Sappho was originally exhibited at the Royal Academy in 1850, however it did not appear in the catalogue. It was described by William Michael Rossetti in The Critic of Books, Engravings, Music and Decorative Art, 1850 as follows ‘… a small statue of Sappho (no.1297), of exquisite though peculiar character…Sappho sits in abject languor, her feet hanging over the rock, her hands left in her lap, where her harp has sunk; its strings have made music assuredly for the last time. The poetry of the figure is like a pang of life in stone: the sea is in her ears, and that desolate look in her eyes is upon the sea; and her countenance has fallen. The style of the work is of an equally high class with its sentiment – pure and chaste – yet individualized. This is especially noticeable in the drapery, which is no unmeaning sheet tossed anyhow for effect, but a real piece of antique costume, full of beauty and character. We may venture to suggest, however, that the extreme tension of the skirt across the knees gives a certain appearance of formality to the lower portion of the figure.’

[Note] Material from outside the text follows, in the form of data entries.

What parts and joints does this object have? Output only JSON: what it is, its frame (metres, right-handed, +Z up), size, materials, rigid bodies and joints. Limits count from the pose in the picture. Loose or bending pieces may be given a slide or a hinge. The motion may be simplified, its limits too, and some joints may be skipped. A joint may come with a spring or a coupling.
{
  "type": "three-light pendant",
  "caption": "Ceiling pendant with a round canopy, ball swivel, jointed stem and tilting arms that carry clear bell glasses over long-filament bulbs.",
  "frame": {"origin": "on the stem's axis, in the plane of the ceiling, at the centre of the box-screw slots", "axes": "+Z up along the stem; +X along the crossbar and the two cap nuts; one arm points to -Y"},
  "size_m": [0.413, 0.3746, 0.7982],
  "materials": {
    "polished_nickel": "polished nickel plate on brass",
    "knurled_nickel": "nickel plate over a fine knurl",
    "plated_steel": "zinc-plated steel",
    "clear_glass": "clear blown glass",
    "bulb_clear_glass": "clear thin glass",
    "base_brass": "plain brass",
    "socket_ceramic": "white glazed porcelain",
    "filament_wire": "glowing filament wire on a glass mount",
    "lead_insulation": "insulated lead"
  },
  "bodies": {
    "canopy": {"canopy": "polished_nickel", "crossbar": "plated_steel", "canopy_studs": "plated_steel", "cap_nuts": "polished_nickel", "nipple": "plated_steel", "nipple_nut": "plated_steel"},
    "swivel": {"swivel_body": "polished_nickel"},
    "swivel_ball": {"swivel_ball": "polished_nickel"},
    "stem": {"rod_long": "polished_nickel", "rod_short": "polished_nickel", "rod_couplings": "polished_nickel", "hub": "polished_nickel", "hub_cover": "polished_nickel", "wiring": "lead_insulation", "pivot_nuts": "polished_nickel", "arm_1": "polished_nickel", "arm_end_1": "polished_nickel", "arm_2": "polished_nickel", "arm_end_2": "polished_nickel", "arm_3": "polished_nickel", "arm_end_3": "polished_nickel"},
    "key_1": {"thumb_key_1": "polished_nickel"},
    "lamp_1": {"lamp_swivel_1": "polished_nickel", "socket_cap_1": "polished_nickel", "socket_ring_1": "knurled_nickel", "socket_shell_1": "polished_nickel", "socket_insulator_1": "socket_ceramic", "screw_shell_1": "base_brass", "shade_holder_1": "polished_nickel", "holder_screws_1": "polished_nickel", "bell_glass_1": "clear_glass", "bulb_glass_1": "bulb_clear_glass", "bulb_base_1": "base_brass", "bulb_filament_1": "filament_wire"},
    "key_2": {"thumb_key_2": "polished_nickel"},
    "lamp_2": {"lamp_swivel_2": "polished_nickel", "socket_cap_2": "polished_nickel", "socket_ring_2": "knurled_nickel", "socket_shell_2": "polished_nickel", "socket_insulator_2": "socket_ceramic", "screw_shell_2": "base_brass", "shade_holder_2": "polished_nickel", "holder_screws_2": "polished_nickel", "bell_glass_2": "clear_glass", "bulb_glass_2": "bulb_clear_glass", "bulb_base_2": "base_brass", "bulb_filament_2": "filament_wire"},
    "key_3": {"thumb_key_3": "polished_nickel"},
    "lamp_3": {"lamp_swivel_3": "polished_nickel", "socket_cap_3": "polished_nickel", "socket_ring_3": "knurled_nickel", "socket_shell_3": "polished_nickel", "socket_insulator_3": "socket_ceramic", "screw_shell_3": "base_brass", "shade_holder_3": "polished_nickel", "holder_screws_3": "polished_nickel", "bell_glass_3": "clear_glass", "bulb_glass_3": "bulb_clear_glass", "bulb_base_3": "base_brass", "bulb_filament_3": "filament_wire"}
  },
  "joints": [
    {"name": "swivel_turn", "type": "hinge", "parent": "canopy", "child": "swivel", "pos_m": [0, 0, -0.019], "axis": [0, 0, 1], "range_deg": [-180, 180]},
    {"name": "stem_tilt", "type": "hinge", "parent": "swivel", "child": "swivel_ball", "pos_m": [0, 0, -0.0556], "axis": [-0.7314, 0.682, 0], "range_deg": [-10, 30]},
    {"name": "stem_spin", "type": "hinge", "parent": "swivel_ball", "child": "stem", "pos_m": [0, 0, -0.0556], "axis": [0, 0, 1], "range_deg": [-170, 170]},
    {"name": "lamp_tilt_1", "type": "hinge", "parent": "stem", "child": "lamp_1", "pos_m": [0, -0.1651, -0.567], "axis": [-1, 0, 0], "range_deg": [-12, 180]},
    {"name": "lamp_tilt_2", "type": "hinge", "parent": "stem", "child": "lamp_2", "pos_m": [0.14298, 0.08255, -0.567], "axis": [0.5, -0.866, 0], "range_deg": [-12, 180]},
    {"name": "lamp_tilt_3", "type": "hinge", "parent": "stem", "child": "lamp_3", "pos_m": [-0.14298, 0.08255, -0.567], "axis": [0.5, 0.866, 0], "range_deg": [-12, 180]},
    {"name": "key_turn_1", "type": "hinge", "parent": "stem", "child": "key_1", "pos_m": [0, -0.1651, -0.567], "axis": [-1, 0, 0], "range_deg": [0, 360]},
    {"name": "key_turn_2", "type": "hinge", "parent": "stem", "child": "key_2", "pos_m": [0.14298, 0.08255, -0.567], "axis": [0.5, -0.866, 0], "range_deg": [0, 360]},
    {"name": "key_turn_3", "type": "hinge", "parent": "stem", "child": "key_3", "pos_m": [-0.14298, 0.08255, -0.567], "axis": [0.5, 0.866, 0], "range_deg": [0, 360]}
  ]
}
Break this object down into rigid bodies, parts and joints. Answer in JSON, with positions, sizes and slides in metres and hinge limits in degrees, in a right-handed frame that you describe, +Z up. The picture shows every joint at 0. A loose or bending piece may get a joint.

Baron Carlo Marochetti was an Italian-born French sculptor who worked in France, Italy and Britain. In 1848, Marochetti settled in England, where he received commissions from Queen Victoria. He is responsible for some of Britain’s best-known public monuments, notably the bronze equestrian statue of Richard the Lionheart that stands outside the House of Lords at the Palace of Westminster.